Now she’s his Girl Friday, ready with a handkerchief when Monk is forced to shake hands with somebody, and ready with the car keys when he needs to go somewhere. She’s also ready with the occasional quick idea, and even readier with an admonition when Monk’s obsessions kick into high gear.
Monk’s compulsions are both his curse, keeping his life to a rigid routine, and his blessing, focusing his keenly analytical mind on the case at hand. He has an uncanny knack for seeing things that lesser detectives don’t see, small but revealing clues that put him in the Sherlock Holmes class. On the other hand, he keeps his clothes in plastic bags, cannot resist the urge to adjust Venetian blind slats so that they are uniform, sterilizes his toothbrush daily and is compelled to touch parking-meter stanchions as he passes by. He’s afraid of germs, heights and crowds. Yeah, and he rearranges throw pillows and flosses regularly.

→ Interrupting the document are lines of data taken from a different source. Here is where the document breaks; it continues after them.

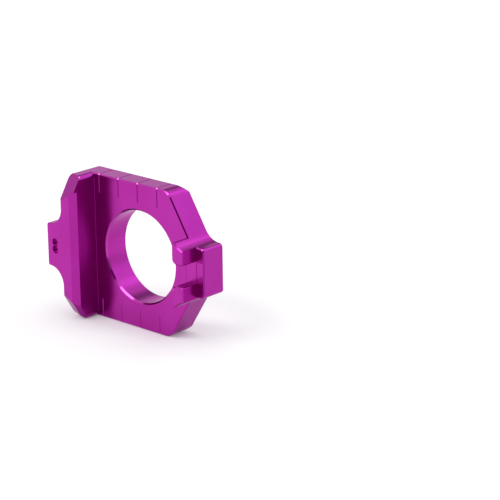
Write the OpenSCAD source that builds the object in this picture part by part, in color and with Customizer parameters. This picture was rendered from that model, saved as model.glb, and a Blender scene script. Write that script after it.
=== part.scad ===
// Motorcycle chain adjuster: the axle block for one side of a swingarm.
// One billet of aluminium, milled all over and anodised. The axle goes through
// the bore, and the flat-sided axle head seats between the wall and the two tabs.
// The block is drawn lying flat, with its plan in X and Y and its heights counted from
// the plate's outer face. It is then stood on a long edge, with its origin on the
// bore's axis and halfway through the plate.

/* [Bore] */
// Diameter of the axle bore
bore_d = 24; // [18:0.5:26]
// Edge break around both mouths of the bore
bore_break = 0.4; // [0.2:0.05:1]

/* [Plate] */
// Thickness of the plate around the bore
plate_t = 7.1; // [4:0.1:12]
// Width of the block across the swingarm slot
body_w = 38.2; // [37:0.1:42]
// Chamfer along the two long edges of the inner side
long_chamfer = 1.8; // [0.5:0.1:3]
// Small edge break on the outline
edge_break = 0.3; // [0.1:0.05:0.4]

/* [Wall end] */
// Bore centre to the end face behind the wall
wall_end = 26; // [26:0.1:34]
// Bore centre to the shoulders beside the wall's nose
wall_shoulder = 20.7; // [19:0.1:20.8]
// Width of the nose behind the wall
wall_nose_w = 11.4; // [8:0.1:16]
// Radius of the necks between shoulders and nose
wall_neck_r = 4.6; // [2:0.1:4.6]
// Radius of the shoulders' corners
shoulder_r = 1.7; // [0.8:0.1:2.5]

/* [Tab end] */
// Bore centre to the end face behind the tabs
tab_end = 21.9; // [21.9:0.1:30]
// Bore centre to the corner where a slope would meet the nose
slope_foot = 18; // [16:0.1:18]
// Angle of the slopes, from straight across the block
slope_angle = 32; // [32:1:36]
// Width of the nose behind the tabs
tab_nose_w = 12.8; // [11:0.1:14]
// Radius of the necks between slopes and nose
tab_neck_r = 5; // [3:0.1:5]
// Radius of the corners between long edges and slopes
slope_corner_r = 4; // [1:0.1:5]

/* [Axle head seat] */
// Width of the seat between the wall and the tabs
seat_w = 31.5; // [29:0.1:32]
// Height of the wall above the plate
wall_h = 7.5; // [6:0.1:12]
// Height of the tabs above the plate
tab_h = 4.9; // [2:0.1:8]
// Length of each tab along the block
tab_l = 3.7; // [3:0.1:4.5]
// Gap between the two tabs
tab_gap = 5.5; // [3:0.1:7]
// Centre line to the outer side of each tab
tab_reach = 8.25; // [7.5:0.05:9]
// Radius of the tabs' corners beside the gap
tab_corner_r = 1.4; // [0.5:0.1:1.6]
// Radius of the fillet at the foot of the wall, on its seat side
root_r = 0.2; // [0.2:0.1:1]

/* [Wall bevels] */
// Width of the bevel on the wall's seat edge, along the block
seat_bevel_w = 1.7; // [0.5:0.1:2.5]
// Depth of the bevel on the wall's seat edge
seat_bevel_d = 1.4; // [0.5:0.1:2.5]
// Length of the bevel on the wall's seat edge, across the block
seat_bevel_l = 30.4; // [20:0.2:32]
// Centre line to where an end bevel starts, on the shoulder
end_bevel_start = 12.5; // [9:0.1:15]
// Skew of an end bevel's edge across the wall's face
end_bevel_skew = 26; // [0:1:35]
// Steepness of an end bevel
end_bevel_angle = 35; // [20:1:40]

/* [Marks] */
// Number of index marks on each long edge
mark_count = 4; // [1:1:4]
// Distance from one index mark to the next
mark_pitch = 6.8; // [5:0.1:6.8]
// Bore centre to the index mark nearest the tabs
mark_first = 6.4; // [5:0.1:7]
// Length of an index mark on the plate's face
mark_l = 5; // [2:0.1:6]
// Width of an index mark
mark_w = 0.4; // [0.2:0.05:0.8]
// Diameter of the two blind dimples in the wall's face
dimple_d = 2.1; // [2:0.1:3]
// Distance between the centres of the two dimples
dimple_pitch = 1.9; // [1:0.1:2]
// Depth of the dimples
dimple_depth = 0.8; // [0.2:0.1:2]
// End face behind the wall to the dimples' centres
dimple_inset = 3; // [2:0.1:4.5]

/* [Hidden] */
$fn = 96;
// How far a cutter runs out past the face it cuts
run_out = 0.05;
// How much an arc outgrows its radius, so that it crosses the straight sides it joins
snug = 0.002;
// How far the web of a corner reaches past its sides, as a factor
web_reach = 1.2;
// Radius of the corners of the nose behind the wall
wall_nose_r = 0.6;
// Radius of the corners of the nose behind the tabs
tab_nose_r = 1;
// Radius of the wall's corners on its seat side
wall_corner_r = 1.3;
// Radius of the tabs' corners away from the gap
tab_edge_r = 0.5;
half_w = body_w / 2;
seat_x = seat_w / 2;
// How far the wall and the tabs are rooted below the plate's outer face
root = 2 * edge_break;
slope_start = slope_foot - (half_w - tab_nose_w / 2) * tan(slope_angle);

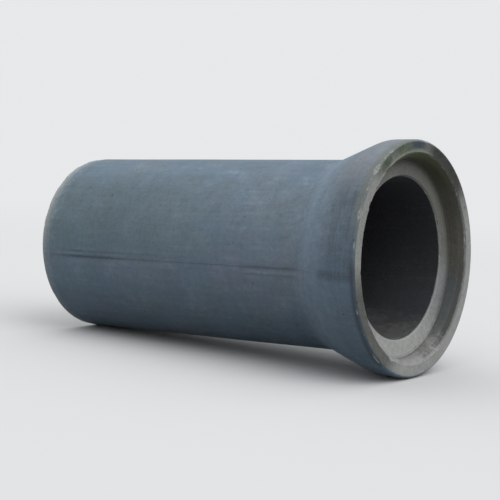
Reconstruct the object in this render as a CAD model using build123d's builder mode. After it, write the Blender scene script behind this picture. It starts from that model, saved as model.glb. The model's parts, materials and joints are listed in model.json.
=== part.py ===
"""Precast concrete sewer pipe with a bell at one end and a spigot at the other.

The pipe is one casting, turned about its own axis. It lies on the ground as it
does in a stock yard. The bell is wider than the barrel, so the pipe bears on the
back of the bell and on the start of the full barrel behind the spigot, and its
axis climbs a little towards the bell mouth, which looks along +X.

Units are millimetres. The origin is on the ground under the middle of the pipe,
with +Z up. Stations run along the axis, from the spigot tip to the bell mouth.
"""

import os
from math import asin, atan2, cos, hypot, sin

from build123d import *

# Bore and barrel
bore_diameter = 800
wall_thickness = 80
laying_length = 2000

# Spigot end, cast a little under the barrel so that it enters the next bell
spigot_length = 60
spigot_relief = 4

# Socket inside the bell: a straight seat, then a lead-in that opens to the mouth
joint_gap = 16
seat_length = 60
lead_in_length = 30
lead_in_flare = 20

# Outside of the bell: a straight collar, and a cone down to the barrel
mouth_wall = 68
collar_length = 133
flare_length = 260

# Rounded corners of the casting
flare_foot_radius = 140
flare_crest_radius = 140
rim_outer_radius = 14
seat_blend_radius = 20

# Bevelled corners, left by the end rings of the mould
rim_inner_bevel = 6
socket_corner_bevel = 8
bore_edge_bevel = 8
spigot_edge_bevel = 10

# Radii about the axis
bore_radius = bore_diameter / 2
barrel_radius = bore_radius + wall_thickness
spigot_radius = barrel_radius - spigot_relief
seat_radius = spigot_radius + joint_gap
mouth_radius = seat_radius + lead_in_flare
bell_radius = mouth_radius + mouth_wall

# Stations along the axis
barrel_start = spigot_length + spigot_relief
shoulder_station = laying_length
lead_in_station = shoulder_station + seat_length
mouth_station = lead_in_station + lead_in_length
collar_station = mouth_station - collar_length
flare_station = collar_station - flare_length

# Tangent point of the crest blend with the straight collar
flare_angle = atan2(bell_radius - barrel_radius, flare_length)
crest_trim = flare_crest_radius * sin(flare_angle / 2) / cos(flare_angle / 2)
crest_station = collar_station + crest_trim
crest_centre_radius = bell_radius - flare_crest_radius


def ground_angle(station, radius):
    """Angle between the axis and a line that touches the crest blend and this point."""
    along = crest_station - station
    outward = crest_centre_radius - radius
    return atan2(outward, along) + asin(flare_crest_radius / hypot(along, outward))


# The ground touches the crest of the flare, and the barrel's or the spigot's first edge
rest_angle, rest_station, rest_radius = min(
    (ground_angle(station, radius), station, radius)
    for station, radius in (
        (barrel_start, barrel_radius),
        (spigot_edge_bevel, spigot_radius),
    )
)
tip_height = rest_radius * cos(rest_angle) - rest_station * sin(rest_angle)

# Reach of the two ends along the ground, which puts the origin under the middle
tip_edge_radius = spigot_radius - spigot_edge_bevel
spigot_reach = -tip_edge_radius * sin(rest_angle)
rim_corner_station = mouth_station - rim_outer_radius
rim_corner_radius = bell_radius - rim_outer_radius
mouth_reach = rim_outer_radius + rim_corner_station * cos(rest_angle) + rim_corner_radius * sin(rest_angle)

axis_direction = Vector(cos(rest_angle), 0, sin(rest_angle))
tip_centre = Vector(-(spigot_reach + mouth_reach) / 2, 0, tip_height)
section_plane = Plane(origin=tip_centre, x_dir=axis_direction, z_dir=(0, -1, 0))

# Half section through the wall: station, radius, and the rounding of that corner
section_corners = (
    (0, bore_radius + bore_edge_bevel, 0),
    (0, tip_edge_radius, 0),
    (spigot_edge_bevel, spigot_radius, 0),
    (spigot_length, spigot_radius, 0),
    (barrel_start, barrel_radius, 0),
    (flare_station, barrel_radius, flare_foot_radius),
    (collar_station, bell_radius, flare_crest_radius),
    (mouth_station, bell_radius, rim_outer_radius),
    (mouth_station, mouth_radius + rim_inner_bevel, 0),
    (mouth_station - rim_inner_bevel, mouth_radius, 0),
    (lead_in_station, seat_radius, seat_blend_radius),
    (shoulder_station + socket_corner_bevel, seat_radius, 0),
    (shoulder_station, seat_radius - socket_corner_bevel, 0),
    (shoulder_station, bore_radius + bore_edge_bevel, 0),
    (shoulder_station - bore_edge_bevel, bore_radius, 0),
    (bore_edge_bevel, bore_radius, 0),
)
outline = [(station, radius) for station, radius, rounding in section_corners]
roundings = [rounding for station, radius, rounding in section_corners]

with BuildPart() as pipe:
    with BuildSketch(section_plane):
        with BuildLine():
            FilletPolyline(*outline, radius=roundings, close=True)
        make_face()
    revolve(axis=Axis(tip_centre, axis_direction))

pipe.part.label = "pipe"
os.makedirs("parts", exist_ok=True)
export_step(pipe.part, "parts/pipe.step")
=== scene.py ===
"""Looks of a precast concrete sewer pipe: cast skin, mould seams, chipped arrises and weather.

The pipe is modelled about its own axis, X. A station is a distance along the axis from the
spigot tip. An angle runs round the axis from the side that looks along -Y up to the top.
Lengths are in metres.
"""

import json
import random
from collections import namedtuple
from math import ceil, cos, pi, radians, sin, sqrt, tan

import bpy
import numpy as np
from mathutils import Matrix, Vector, noise


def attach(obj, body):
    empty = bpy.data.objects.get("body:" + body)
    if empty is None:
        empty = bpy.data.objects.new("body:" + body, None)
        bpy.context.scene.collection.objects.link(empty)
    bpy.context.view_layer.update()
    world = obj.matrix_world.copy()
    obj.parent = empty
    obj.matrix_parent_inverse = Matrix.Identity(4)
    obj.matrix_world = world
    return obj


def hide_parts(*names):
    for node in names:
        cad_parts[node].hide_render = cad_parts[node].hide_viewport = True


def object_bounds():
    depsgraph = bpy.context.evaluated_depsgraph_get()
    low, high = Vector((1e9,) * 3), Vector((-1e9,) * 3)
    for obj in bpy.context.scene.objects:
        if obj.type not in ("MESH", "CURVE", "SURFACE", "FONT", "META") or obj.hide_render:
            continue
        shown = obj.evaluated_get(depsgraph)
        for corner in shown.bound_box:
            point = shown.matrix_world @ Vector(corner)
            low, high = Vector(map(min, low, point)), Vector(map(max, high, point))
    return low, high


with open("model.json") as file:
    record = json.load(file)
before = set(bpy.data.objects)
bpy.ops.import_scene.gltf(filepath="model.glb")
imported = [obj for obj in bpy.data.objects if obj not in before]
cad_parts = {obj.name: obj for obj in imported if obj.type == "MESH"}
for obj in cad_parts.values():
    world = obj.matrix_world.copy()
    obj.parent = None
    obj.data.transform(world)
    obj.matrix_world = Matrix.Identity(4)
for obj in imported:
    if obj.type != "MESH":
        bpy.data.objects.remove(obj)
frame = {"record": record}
cad_low, cad_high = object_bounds()
mounts = {mount["name"]: mount for mount in frame["record"]["mounts"]}


def centre_of(face):
    """Centre of an end face, from a mount that lies beside the axis on it."""
    x, y, z = mounts[face]["pos_m"]
    return Vector((x, 0, z))


# Axis and end faces
axis = Vector(mounts["bore"]["axis"]).normalized()
tip_centre = centre_of("spigot_face")
mouth_centre = centre_of("mouth_rim")
sideways = Vector((0, 1, 0))
upward = axis.cross(sideways)
pipe_frame = Matrix.Translation(tip_centre) @ Matrix((axis, sideways, upward)).transposed().to_4x4()

# Steps of the section, from the mouth inwards and then of the spigot
lead_in_opening = 0.020
lead_in_length = 0.030
seat_length = 0.060
collar_length = 0.133
flare_length = 0.260
spigot_length = 0.060
spigot_relief = 0.004

# Radii about the axis
bore_radius = mounts["bore"]["dims"]["r_mm"] / 1000
seat_radius = mounts["socket"]["dims"]["r_mm"] / 1000
spigot_radius = mounts["spigot"]["dims"]["r_mm"] / 1000
barrel_radius = spigot_radius + spigot_relief
mouth_radius = seat_radius + lead_in_opening
bell_radius = (cad_high.y - cad_low.y) / 2

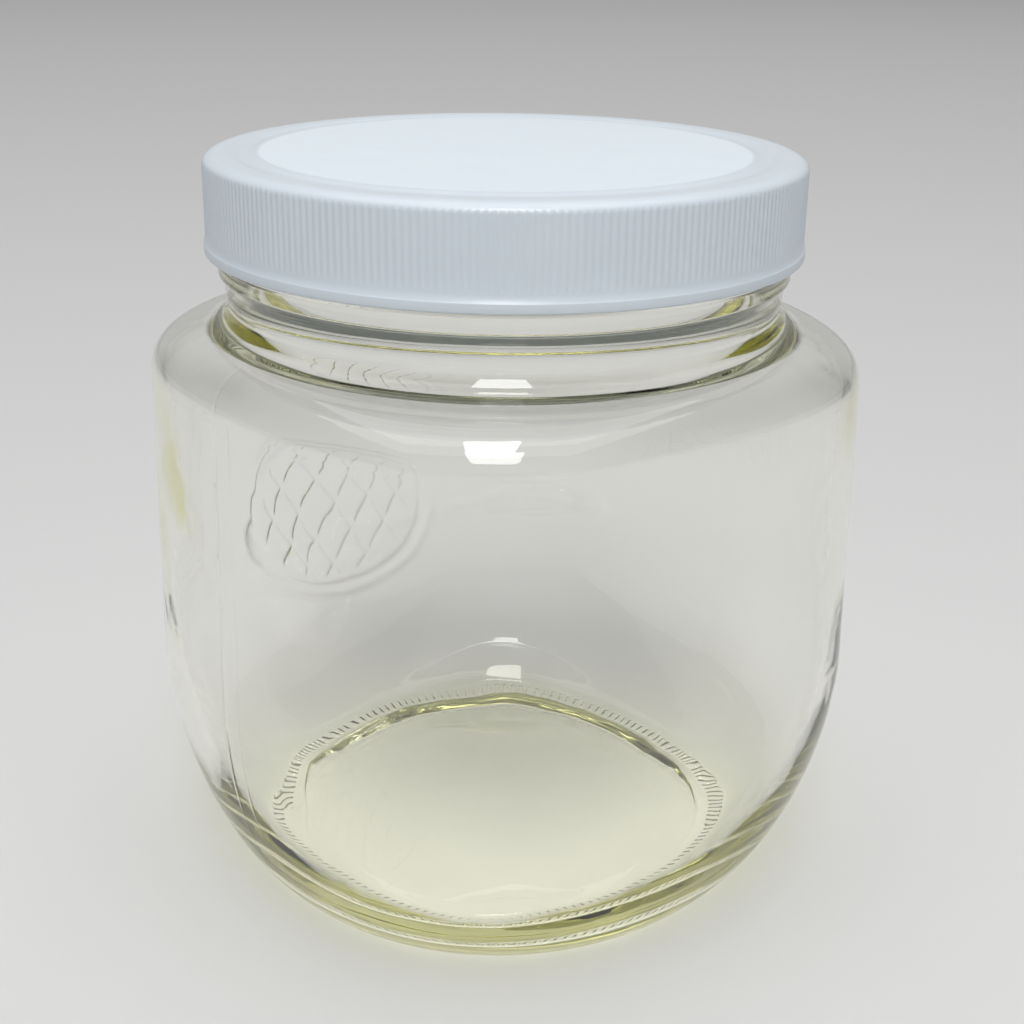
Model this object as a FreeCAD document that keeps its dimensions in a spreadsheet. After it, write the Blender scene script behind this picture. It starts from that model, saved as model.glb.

His nemesis — every detective whose methods are, shall we say, oddball, needs one — is Capt. Leland Stottlemeyer, who may also suffer from the some sort of mental imbalance since he often switches hats and acts as Monk’s protector. Stottlemeyer was Monk’s supervisor back when he was a cop, and although he’s won lots of medals, he’ll never be as good as Monk, and that rankles him, but not so much that he’s lost respect for his former protégé.
Naysayers were legion when the creators of “Monk” first proposed it as a network series. ABC turned the idea down two years in a row, claiming it couldn’t be cast. Others suggested that an obsessive-compulsive detective was a one-trick pony whose charm would soon wear thin. The naysayers were wrong. USA has cast “Monk” brilliantly, with Tony Shalhoub in the title role, Bitty Schram as Sharona Fleming, and Ted Levine as Stottlemeyer. Shalhoub, whom you may remember as a character actor in “Men in Black” I and II, and “Wings,” takes Monk seriously, playing him with charm and sensitivity. And he can set up a laugh while never really leading anyone, including the audience, to forget that his character’s disorder is one that haunts real people in real life. He harnesses Monk’s obsessive-compulsive problems instead of belittling them.
Remember the sobbing right-fielder in “A League of Their Own,” the one that Tom Hanks’ character told there’s “no crying in baseball?” That was Bitty Schram, who plays Sharona. She’s been working ever since, in TV series such as “Felicity” and “Roswell,” and in movies such as “Marvin’s Room” and “One Fine Day.” She’s just what the doctor ordered for her role in “Monk,” adding a strong dose of reality when Monk wanders afield and the precise flip attitude toward his foibles.
Levine (Buffalo Bill in “Silence of the Lambs”) has one rationale only as Stottlemeyer: playing foil to Monk, and he does it with flair and purpose.
“Monk” has legs. The point was made eloquently when Disney, which produces “Monk” and owns ABC, repurposed it for a month to keep ABC’s ratings from completely tanking over the summer. It worked. So don’t be surprised if this gem of a series makes its way back to ABC’s primetime schedule again. S
New episodes of “Monk” debut on the USA Network Friday nights at 10 p.m. with repeats scheduled at various times each week.